Believe it or not, it’s possible to have to the flu and never feel it, as a new study finds three quarters of people who have seasonal and pandemic flu don’t exhibit any symptoms.
Researchers at University College London in the UK, led by Dr. Andrew Hayward, published their study’s results in The Lancet Respiratory Medicine. According to the study, recent outbreaks of seasonal flu and the H1N1 influenza pandemic infected one in five people from the general population. Yet, only 23% of these infections actually caused symptoms, and only 17% of those people were actually unwell enough to visit their respective physicians.
The research team says that their findings show that influenza rates across all winter seasons was around 22 times higher than the Royal College of General Practitioners Sentinal Influenza-Like Illness Surveillance Scheme’s recorded rates, which shows that there’s been a gross underestimation of the flu’s magnitude.

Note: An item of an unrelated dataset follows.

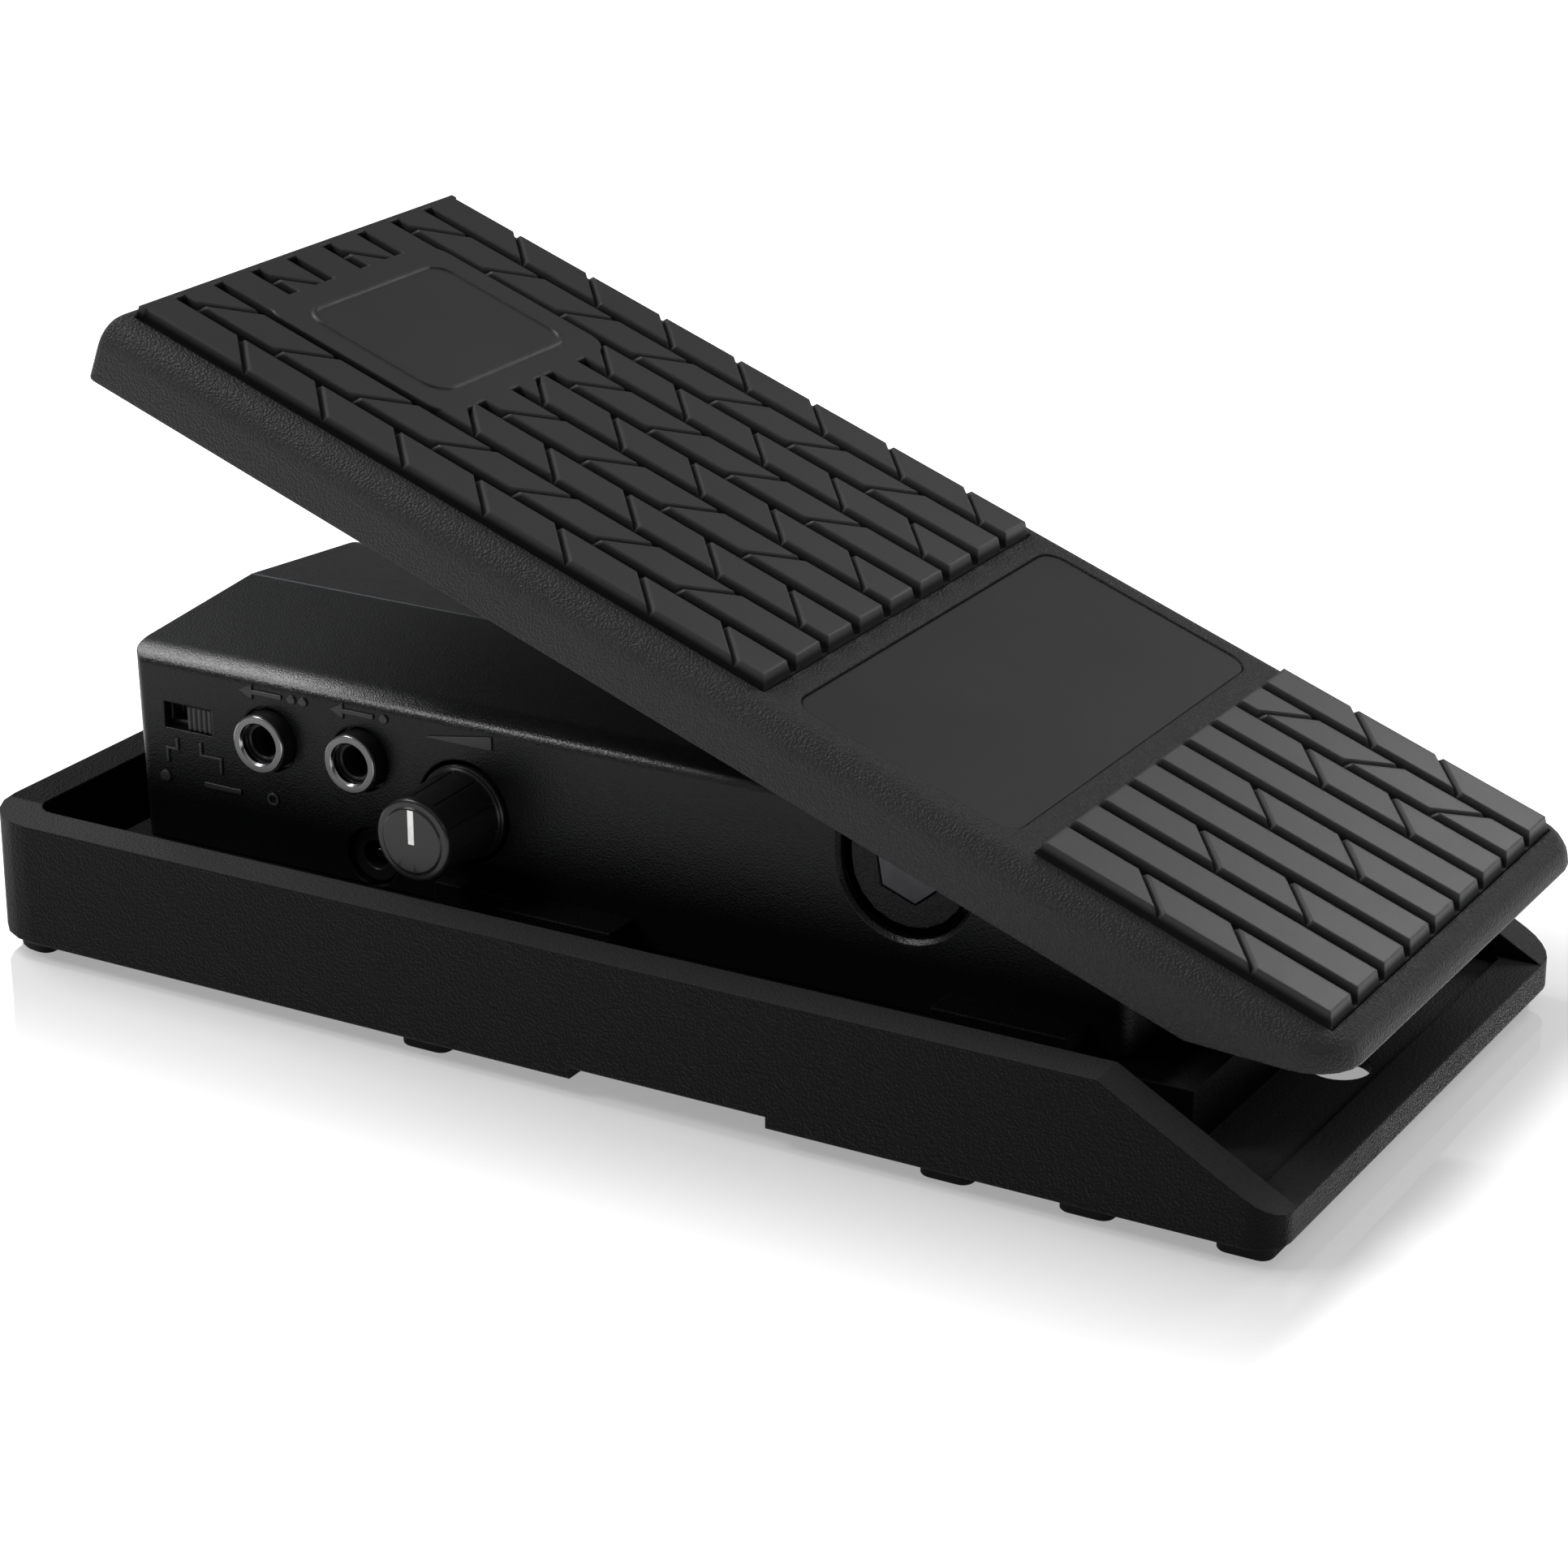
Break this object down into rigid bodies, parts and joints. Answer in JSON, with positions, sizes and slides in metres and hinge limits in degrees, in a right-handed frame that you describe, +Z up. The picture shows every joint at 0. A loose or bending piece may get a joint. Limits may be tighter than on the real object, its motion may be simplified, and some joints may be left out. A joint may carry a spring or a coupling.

Dr. Hayward said in a journal news release that “Reported cases of influenza represent the tip of a large clinical and subclinical iceberg that is mainly invisible to national surveillance systems that only record cases seeking medical attention.”
On February 20th, the CDC’s Morbidity and Mortality Weekly Report reported that this current flu season was particularly hard on younger and middle-age adults, as the 18-64 demographic represented 61% of all influenza hospitalizations. However, it’s reasonable to wonder if this data is accurate in light of this new study.
What’s more important to think about as March roars in like a lion, though, is how to prevent catching the flu, as 80% of people are more likely to get sick during the winter.
The CDC urges people to take three precautions against the flu. First, get vaccinated. Secondly, take normal, everyday preventive actions to stop the spread of germs. This includes limiting contact with the sick, disinfecting surfaces, and washing hands frequently. Lastly, take antivirals, which can make illness milder and shorten the time being sick.
Dr. Hayward, who led the research team, says we now “need to prepare for how to respond to both mild and severe pandemics.” Refining assessments of severity can achieve this, which will allow the medical industry to react earlier in the face of a pandemic.